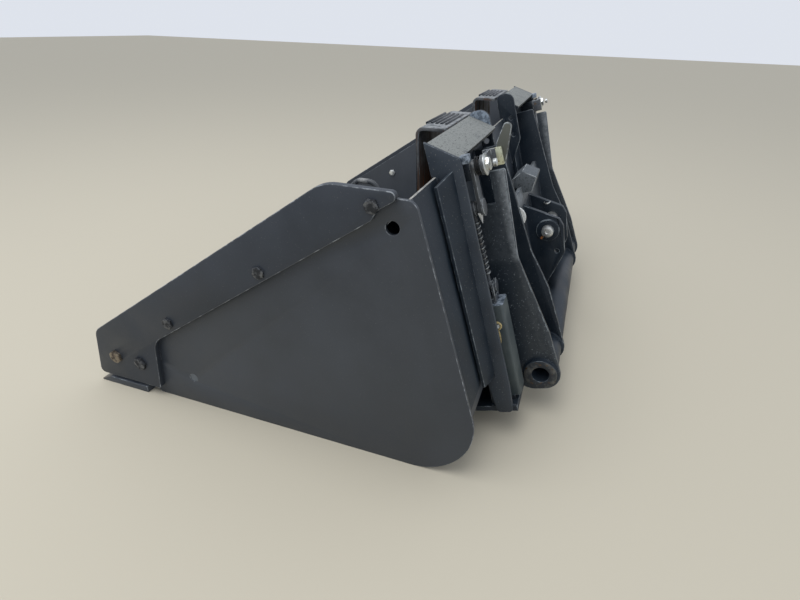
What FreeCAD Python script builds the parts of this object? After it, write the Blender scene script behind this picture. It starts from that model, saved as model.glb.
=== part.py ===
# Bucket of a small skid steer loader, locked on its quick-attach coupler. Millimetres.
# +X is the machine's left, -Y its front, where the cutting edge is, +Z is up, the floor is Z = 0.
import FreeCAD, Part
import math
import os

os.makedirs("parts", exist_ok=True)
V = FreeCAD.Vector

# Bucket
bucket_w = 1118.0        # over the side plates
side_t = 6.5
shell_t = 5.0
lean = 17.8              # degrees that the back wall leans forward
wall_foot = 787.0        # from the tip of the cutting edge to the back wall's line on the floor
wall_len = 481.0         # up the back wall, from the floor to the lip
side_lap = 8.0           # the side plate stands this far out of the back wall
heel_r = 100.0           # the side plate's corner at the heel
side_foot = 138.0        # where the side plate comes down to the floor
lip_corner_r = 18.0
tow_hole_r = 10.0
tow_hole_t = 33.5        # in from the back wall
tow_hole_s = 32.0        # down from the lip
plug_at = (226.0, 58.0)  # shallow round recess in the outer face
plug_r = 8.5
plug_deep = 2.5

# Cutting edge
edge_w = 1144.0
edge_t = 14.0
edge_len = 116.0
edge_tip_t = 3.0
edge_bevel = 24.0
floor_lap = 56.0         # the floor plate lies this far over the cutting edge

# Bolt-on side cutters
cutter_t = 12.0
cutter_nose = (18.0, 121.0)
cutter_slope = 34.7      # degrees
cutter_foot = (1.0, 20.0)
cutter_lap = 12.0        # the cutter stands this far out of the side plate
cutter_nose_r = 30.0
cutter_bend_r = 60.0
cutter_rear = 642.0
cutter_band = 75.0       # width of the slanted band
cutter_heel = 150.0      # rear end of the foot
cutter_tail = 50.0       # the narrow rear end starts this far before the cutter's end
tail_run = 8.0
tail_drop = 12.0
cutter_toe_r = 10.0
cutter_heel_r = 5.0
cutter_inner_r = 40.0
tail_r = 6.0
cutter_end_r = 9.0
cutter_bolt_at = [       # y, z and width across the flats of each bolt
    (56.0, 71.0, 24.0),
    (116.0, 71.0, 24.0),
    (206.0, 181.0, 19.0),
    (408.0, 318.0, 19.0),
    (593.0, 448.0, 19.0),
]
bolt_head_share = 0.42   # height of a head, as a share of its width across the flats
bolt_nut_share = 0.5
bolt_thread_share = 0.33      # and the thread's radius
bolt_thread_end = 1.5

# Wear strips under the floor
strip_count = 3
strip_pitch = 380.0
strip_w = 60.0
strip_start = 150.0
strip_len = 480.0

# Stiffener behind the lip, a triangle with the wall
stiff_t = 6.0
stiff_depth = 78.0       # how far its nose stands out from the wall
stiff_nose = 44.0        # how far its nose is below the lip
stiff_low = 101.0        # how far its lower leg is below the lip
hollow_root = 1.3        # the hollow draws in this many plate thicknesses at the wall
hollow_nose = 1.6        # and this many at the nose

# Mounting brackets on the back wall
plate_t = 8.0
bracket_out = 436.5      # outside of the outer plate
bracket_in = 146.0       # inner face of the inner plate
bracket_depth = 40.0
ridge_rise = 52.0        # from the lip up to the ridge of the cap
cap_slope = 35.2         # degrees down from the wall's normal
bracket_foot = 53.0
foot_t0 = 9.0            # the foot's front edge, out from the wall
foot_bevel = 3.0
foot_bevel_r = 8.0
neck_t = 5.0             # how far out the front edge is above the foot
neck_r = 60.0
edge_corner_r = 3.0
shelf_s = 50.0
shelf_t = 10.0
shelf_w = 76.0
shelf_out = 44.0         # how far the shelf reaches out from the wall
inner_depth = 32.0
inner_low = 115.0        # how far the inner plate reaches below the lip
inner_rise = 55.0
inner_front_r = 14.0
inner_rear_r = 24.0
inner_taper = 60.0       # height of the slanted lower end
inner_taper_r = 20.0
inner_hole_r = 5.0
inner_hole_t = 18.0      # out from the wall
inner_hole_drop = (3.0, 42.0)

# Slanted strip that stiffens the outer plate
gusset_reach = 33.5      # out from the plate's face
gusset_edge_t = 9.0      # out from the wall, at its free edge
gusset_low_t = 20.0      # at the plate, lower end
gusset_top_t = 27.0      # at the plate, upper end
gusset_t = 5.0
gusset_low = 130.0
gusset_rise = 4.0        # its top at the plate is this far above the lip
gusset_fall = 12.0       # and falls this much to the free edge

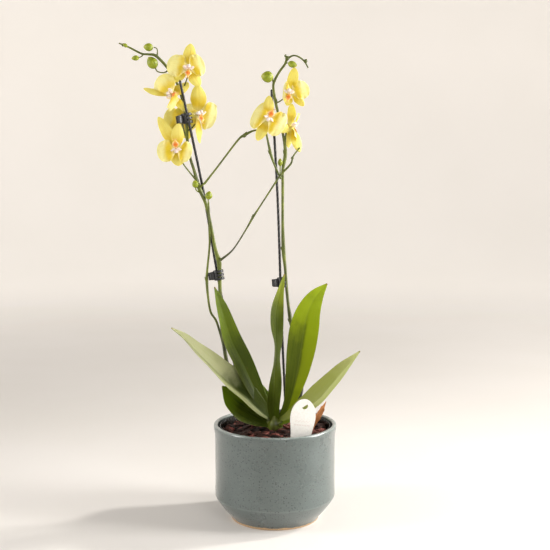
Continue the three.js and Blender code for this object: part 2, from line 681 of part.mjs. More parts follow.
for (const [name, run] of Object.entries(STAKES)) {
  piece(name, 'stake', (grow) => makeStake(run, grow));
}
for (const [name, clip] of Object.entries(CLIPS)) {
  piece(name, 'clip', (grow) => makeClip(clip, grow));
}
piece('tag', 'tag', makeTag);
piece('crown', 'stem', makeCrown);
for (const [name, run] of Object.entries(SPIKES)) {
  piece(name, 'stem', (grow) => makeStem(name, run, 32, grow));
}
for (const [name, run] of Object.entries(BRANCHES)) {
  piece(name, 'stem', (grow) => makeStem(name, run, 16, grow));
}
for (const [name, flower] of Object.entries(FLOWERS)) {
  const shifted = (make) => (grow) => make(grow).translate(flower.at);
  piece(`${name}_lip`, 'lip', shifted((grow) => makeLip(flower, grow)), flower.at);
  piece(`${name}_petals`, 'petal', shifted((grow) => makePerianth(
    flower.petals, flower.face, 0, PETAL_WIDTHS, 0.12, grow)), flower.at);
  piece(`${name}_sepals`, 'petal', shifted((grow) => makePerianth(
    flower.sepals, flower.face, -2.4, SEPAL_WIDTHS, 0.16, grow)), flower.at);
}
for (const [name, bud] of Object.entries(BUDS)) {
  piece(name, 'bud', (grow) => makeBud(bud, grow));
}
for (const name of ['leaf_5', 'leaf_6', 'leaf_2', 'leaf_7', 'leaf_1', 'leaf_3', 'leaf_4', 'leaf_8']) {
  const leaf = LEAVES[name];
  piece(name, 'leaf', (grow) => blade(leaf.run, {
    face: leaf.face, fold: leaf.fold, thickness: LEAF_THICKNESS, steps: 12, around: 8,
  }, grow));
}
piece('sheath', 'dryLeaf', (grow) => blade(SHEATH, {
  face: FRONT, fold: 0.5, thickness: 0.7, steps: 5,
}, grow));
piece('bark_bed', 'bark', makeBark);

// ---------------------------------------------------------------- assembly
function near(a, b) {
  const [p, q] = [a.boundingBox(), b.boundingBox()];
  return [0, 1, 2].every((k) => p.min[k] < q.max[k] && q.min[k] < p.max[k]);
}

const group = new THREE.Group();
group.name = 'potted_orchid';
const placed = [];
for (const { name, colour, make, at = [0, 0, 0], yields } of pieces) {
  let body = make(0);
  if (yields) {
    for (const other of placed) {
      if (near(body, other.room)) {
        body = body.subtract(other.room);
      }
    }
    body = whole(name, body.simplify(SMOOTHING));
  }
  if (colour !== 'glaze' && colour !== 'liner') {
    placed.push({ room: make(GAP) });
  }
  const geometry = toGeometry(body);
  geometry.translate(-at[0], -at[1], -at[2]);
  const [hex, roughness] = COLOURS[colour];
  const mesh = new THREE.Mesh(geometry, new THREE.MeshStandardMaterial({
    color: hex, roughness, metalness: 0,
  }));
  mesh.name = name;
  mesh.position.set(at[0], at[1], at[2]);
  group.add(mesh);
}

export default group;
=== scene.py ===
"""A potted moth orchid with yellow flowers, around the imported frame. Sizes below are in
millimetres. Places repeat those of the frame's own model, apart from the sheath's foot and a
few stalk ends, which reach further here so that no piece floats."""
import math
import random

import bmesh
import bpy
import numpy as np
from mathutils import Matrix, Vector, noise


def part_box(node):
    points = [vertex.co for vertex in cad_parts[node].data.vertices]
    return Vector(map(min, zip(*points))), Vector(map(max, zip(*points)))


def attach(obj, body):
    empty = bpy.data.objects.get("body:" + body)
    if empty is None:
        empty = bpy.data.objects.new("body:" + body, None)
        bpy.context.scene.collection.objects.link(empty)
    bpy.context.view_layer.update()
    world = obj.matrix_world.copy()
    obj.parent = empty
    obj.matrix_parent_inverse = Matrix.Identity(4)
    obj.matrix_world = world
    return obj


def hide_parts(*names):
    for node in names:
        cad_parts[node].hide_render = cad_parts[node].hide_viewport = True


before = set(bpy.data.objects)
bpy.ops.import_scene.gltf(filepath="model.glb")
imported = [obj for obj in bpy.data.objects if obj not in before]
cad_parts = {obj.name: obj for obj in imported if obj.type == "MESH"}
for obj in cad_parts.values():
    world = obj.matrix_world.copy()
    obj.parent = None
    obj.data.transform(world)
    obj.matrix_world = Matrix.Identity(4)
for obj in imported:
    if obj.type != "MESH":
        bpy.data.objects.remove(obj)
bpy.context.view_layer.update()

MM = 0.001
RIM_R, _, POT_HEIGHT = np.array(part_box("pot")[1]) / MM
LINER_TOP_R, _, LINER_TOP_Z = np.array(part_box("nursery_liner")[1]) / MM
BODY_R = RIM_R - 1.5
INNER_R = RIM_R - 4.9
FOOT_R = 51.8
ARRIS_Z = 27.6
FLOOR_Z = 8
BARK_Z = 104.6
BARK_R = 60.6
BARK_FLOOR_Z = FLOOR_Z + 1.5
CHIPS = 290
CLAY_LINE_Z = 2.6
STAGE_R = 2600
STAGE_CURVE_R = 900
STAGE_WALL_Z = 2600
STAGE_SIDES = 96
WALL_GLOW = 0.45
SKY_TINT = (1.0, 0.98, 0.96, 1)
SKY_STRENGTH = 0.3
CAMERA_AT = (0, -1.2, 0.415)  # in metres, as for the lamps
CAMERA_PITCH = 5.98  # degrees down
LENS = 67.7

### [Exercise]
Extract exactly the leading lines of the data, stopping at and including the line with "V = FreeCAD.Vector".

### [Answer to the exercise]
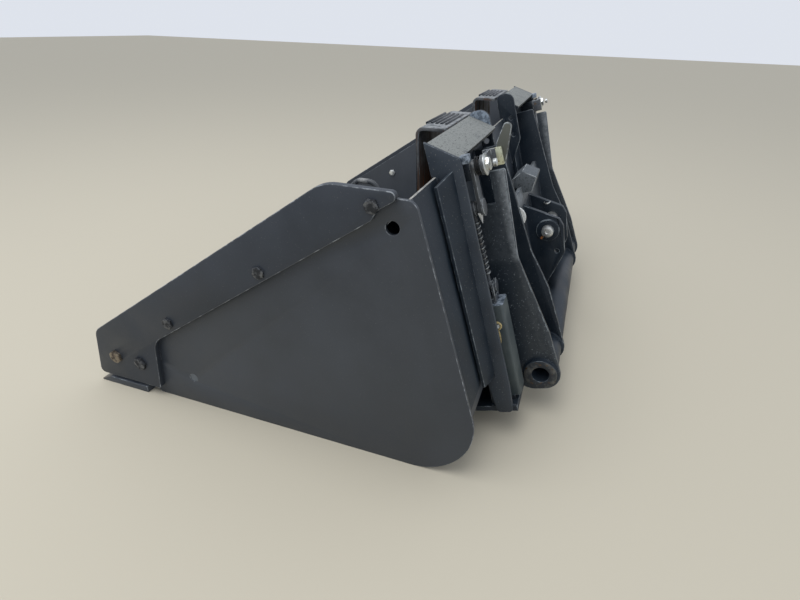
What FreeCAD Python script builds the parts of this object? After it, write the Blender scene script behind this picture. It starts from that model, saved as model.glb.
=== part.py ===
# Bucket of a small skid steer loader, locked on its quick-attach coupler. Millimetres.
# +X is the machine's left, -Y its front, where the cutting edge is, +Z is up, the floor is Z = 0.
import FreeCAD, Part
import math
import os

os.makedirs("parts", exist_ok=True)
V = FreeCAD.Vector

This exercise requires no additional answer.